Chavez does something useful ...

Thursday, February 15, 2007

... completely by accident, of course. He has gotten some Cuban physicians off of Cuba and into a location from which escape is easier.

Recall awhile back that Cuba and Venezuela were teaming up to export Marxism throughout Latin America by giving out operations to the needy. How? Hugo Chavez would prop up Fidel Castro's regime with "free" oil while Cuba would supply the slave labor for Chavez's propaganda campaign. In some cases, patients were flown in to Cuba, where they'd be bused to hospitals while the Cubans waited for inferior public transit or simply gave up and walked. This comes from an old report in the Chicago Tribune.

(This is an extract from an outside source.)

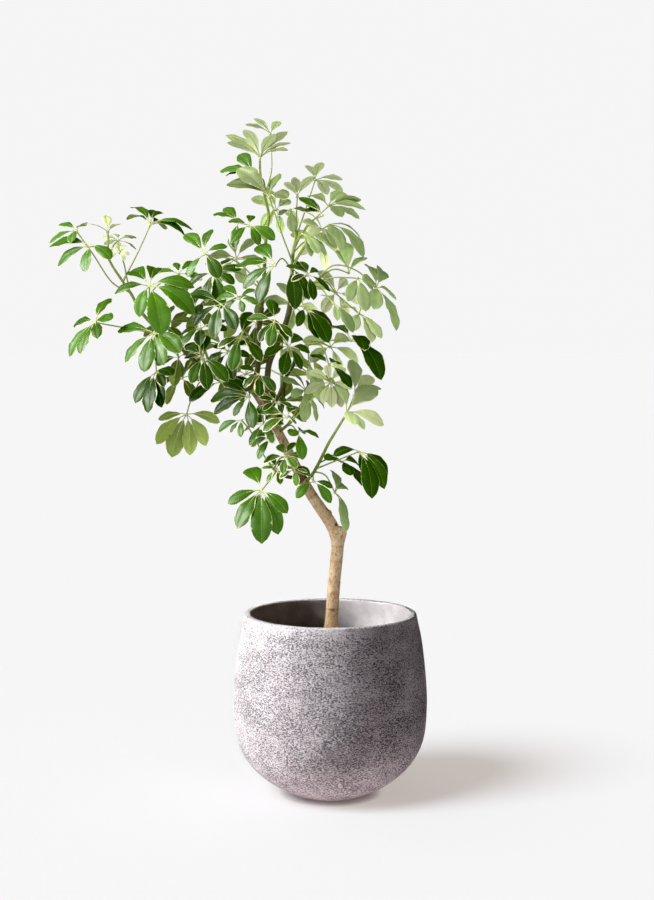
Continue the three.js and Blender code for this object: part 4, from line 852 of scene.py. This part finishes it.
def make_trunk(material):
    """The woody trunk and its limbs, grown together, with ring scars and uneven bark."""
    tubes = [(TRUNK, 0.0)] + [(limb, 1.0) for limb in LIMBS] + [(KNEE_STUB, 0.1), (SCAR_BUMP, 0.1)]
    rough = Surface()
    spine, youth = [], []
    for stations, young in tubes:
        centres, radii = along_stations(stations, 10 * len(stations))
        rough.tube(centres, radii, 20)
        spine.extend(centres)
        youth.extend(young * (1 - smoothstep(radii, 5, 9)))
    points, normals, faces = grown_together(rough)
    tree = tree_of(spine)
    cut = seen(KNEE_CUT)
    facts = np.zeros((len(points), 3))
    for i, point in enumerate(points):
        x, y, z = point
        place, index = tree.find(point)[:2]
        height = place[2] + 1.2 * noise.noise((x / 6, y / 6, z / 14))
        ring = max(strength * math.exp(-((height - w) / 1.3) ** 2) for w, strength in TRUNK_RINGS)
        ring *= 0.65 + 0.7 * noise.noise((x / 4, y / 4, z / 30))
        if youth[index] > 0:
            ring = 0.5 * max(0, math.sin(place[2] / 3.2 + place[0] / 5)) ** 8
        scar = math.exp(-(np.linalg.norm(point - cut) / 5) ** 2)
        facts[i] = (ring, youth[index], scar)
        grain = noise.fractal((x / 5, y / 5, z / 9), 1, 2, 4)
        points[i] += normals[i] * (0.2 * ring - 1.3 * scar + 0.3 * grain)
    surface = Surface()
    surface.add(points, faces, 0, facts)
    return surface.piece("Woody_trunk", [material], "trunk", "bark")


def rgb(code):
    """A colour as seen on a screen, 0xRRGGBB, in the renderer's own linear values."""
    parts = [(code >> shift & 255) / 255 for shift in (16, 8, 0)]
    return (*[c / 12.92 if c <= 0.04045 else ((c + 0.055) / 1.055) ** 2.4 for c in parts], 1)


class Value:
    """An output of a material's node. Sums, differences and products with it make further nodes."""

    def __init__(self, shader, socket):
        self.shader = shader
        self.socket = socket

    def __add__(self, other):
        return self.shader.math("ADD", self, other)

    def __sub__(self, other):
        return self.shader.math("SUBTRACT", self, other)

    def __mul__(self, other):
        return self.shader.math("MULTIPLY", self, other)


class Shader:
    """A material's nodes. Most methods give back a value that the next one can use."""

    def __init__(self, name, roughness=0.5):
        self.material = bpy.data.materials.new(name)
        self.material.use_nodes = True
        self.tree = self.material.node_tree
        self.surface = self.tree.nodes["Principled BSDF"]
        self.surface.inputs["Roughness"].default_value = roughness

    def feed(self, socket, value):
        """Gives a socket a value, a number, a vector or a colour as 0xRRGGBB."""
        if isinstance(value, Value):
            self.tree.links.new(value.socket, socket)
        elif isinstance(value, int) and socket.type == "RGBA":
            socket.default_value = rgb(value)
        else:
            socket.default_value = value

    def node(self, kind, inputs, output=0, **settings):
        node = self.tree.nodes.new("ShaderNode" + kind)
        for name, setting in settings.items():
            setattr(node, name, setting)
        for name, value in inputs.items():
            self.feed(node.inputs[name], value)
        return Value(self, node.outputs[output])

    def math(self, operation, *values):
        return self.node("Math", dict(enumerate(values)), operation=operation)

    def mix(self, factor, a, b, blend="MIX"):
        return self.node("Mix", {0: factor, 6: a, 7: b}, 2, data_type="RGBA", blend_type=blend)

    def step(self, value, low, high, start=0.0, end=1.0):
        """A smooth change from start to end as the value goes from low to high."""
        ranges = {"From Min": low, "From Max": high, "To Min": start, "To Max": end}
        return self.node("MapRange", {"Value": value, **ranges}, interpolation_type="SMOOTHSTEP")

    def ramp(self, value, stops):
        """Colours along a value, as (place, colour)."""
        colour = self.node("ValToRGB", {0: value})
        points = colour.socket.node.color_ramp.elements
        while len(points) < len(stops):
            points.new(0.5)
        for point, (place, code) in zip(points, stops):
            point.position = place
            point.color = rgb(code)
        return colour

    def parts(self, vector):
        """The three numbers of a vector."""
        first = self.node("SeparateXYZ", {0: vector})
        return [Value(self, output) for output in first.socket.node.outputs]

    def fact(self, name):
        """The three numbers of a mesh fact."""
        return self.parts(self.node("Attribute", {}, "Vector", attribute_name=name))

    def place(self, stretch=(1, 1, 1)):
        """The point's own place in metres, stretched."""
        own = self.node("TexCoord", {}, "Object")
        return self.node("VectorMath", {0: own, 1: stretch}, operation="MULTIPLY")

    def join(self, x, y, z):
        return self.node("CombineXYZ", {0: x, 1: y, 2: z})

    def noise(self, vector, scale, detail=2.0, roughness=0.5):
        shape = {"Scale": scale, "Detail": detail, "Roughness": roughness}
        return self.node("TexNoise", {"Vector": vector, **shape}, "Fac")

    def cells(self, vector, scale):
        """Distance to the nearest of scattered points."""
        return self.node("TexVoronoi", {"Vector": vector, "Scale": scale}, "Distance")

    def bump(self, height, distance, strength=1.0):
        """Relief: the height runs from 0 to 1 over the distance, in metres."""
        relief = self.node("Bump", {"Strength": strength, "Distance": distance, "Height": height})
        self.feed(self.surface.inputs["Normal"], relief)

    def finish(self, colour, settings=()):
        """The finished material, with its colour and other settings of its surface by name."""
        for name, value in (("Base Color", colour), *settings):
            self.feed(self.surface.inputs[name], value)
        return self.material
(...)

Some Cubans express resentment at the resources being poured into Mision Milagro, complaining that foreigners get better medical treatment than they do. Other Cubans seethe as they watch foreign patients driven to and from hospitals in new Chinese luxury buses while they wait for hours for scarce public transportation.

"I was standing in the blazing sun, and three of these Chinese buses with patients passed with an ambulance behind it," said one Havana resident. "I thought these buses were for us."

Despite the complaints, Castro announced that Cuba is equipping and staffing hospitals throughout the island to sharply increase the number of eye operations.
But in other cases, Cuban medical personnel were being sent abroad. In at least one of these cases, the "medical personnel" seem to have been sent merely to destabilize the host country, so I was initially a little skeptical when I first saw the headline. Wouldn't Cuba keep its better medical personnel well-guarded?

Indeed, Cuba would. It is the doctors posted in Cuba's ally, Venezuela, who are beginning to leave in droves! From the Houston Chronicle:
In his quest to reach the United States, Ariel Perez slipped away from Cuban informants, evaded Venezuelan border guards and kept his distance from Colombian guerrillas.

But Perez, a Cuban physician who fled to Colombia from Venezuela last year, faces one final hurdle: U.S. bureaucrats.

That's because Perez and dozens of other Cuban defectors who have fled from Venezuela have been waiting for months for permission from the U.S. Embassy in Bogota to emigrate to the land of their dreams.

"I want to be free," said Perez, 36, who lives in a slum in the Colombian capital with two other Cuban defectors. "But I don't know how long it will take."

Dispatched by Fidel Castro's government for humanitarian work [sic] in exchange for oil and other badly needed supplies, a small but growing number of Cuban medical personnel are using their foreign postings as stepping stones to the U.S.

...

About 360 doctors, dentists and physical therapists have applied under the new Cuban Medical Professional Parole program. About 160 have been accepted, while most other cases are pending, said Ana Carbonell, chief of staff for Rep. Lincoln Diaz-Balart, R-Fla., a longtime advocate for Cuban exiles. [bold added]
The article in the Houston Chronicle notes that some claim concern for the poor as a rationale for complaining about the Bush administration's encouragement of the defections.
But some critics contend that, in its drive to embarrass the Castro government, the Bush administration is sabotaging health programs in poorer countries such as Bolivia, Pakistan and Venezuela, which have accepted the Cuban doctors.

"This is an evil and mean-spirited effort to undermine health services for the poor," said the Rev. Lucius Walker, executive director of IFCO/Pastors for Peace, a human rights group that opposes U.S. policy towards Cuba and organizes humanitarian aid convoys there.

In Venezuela, about 15,000 Cuban health workers staff 8,000 clinics located in the poorest and most dangerous neighborhoods of Caracas and other cities, where local doctors traditionally refused to go. In exchange, Venezuela, the world's fifth-largest oil producer, provides energy-starved Cuba with 93,000 barrels of low-cost oil per day, worth nearly $2 billion annually.
Left out of all this is why Cuba is "energy-starved" in the first place.

Were such critics genuinely concerned for the poor, perhaps they would demand that Bush do more to overthrow regimes such as Fidel Castro's and do something to topple that of Hugo Chavez, who is beginning to starve his own people.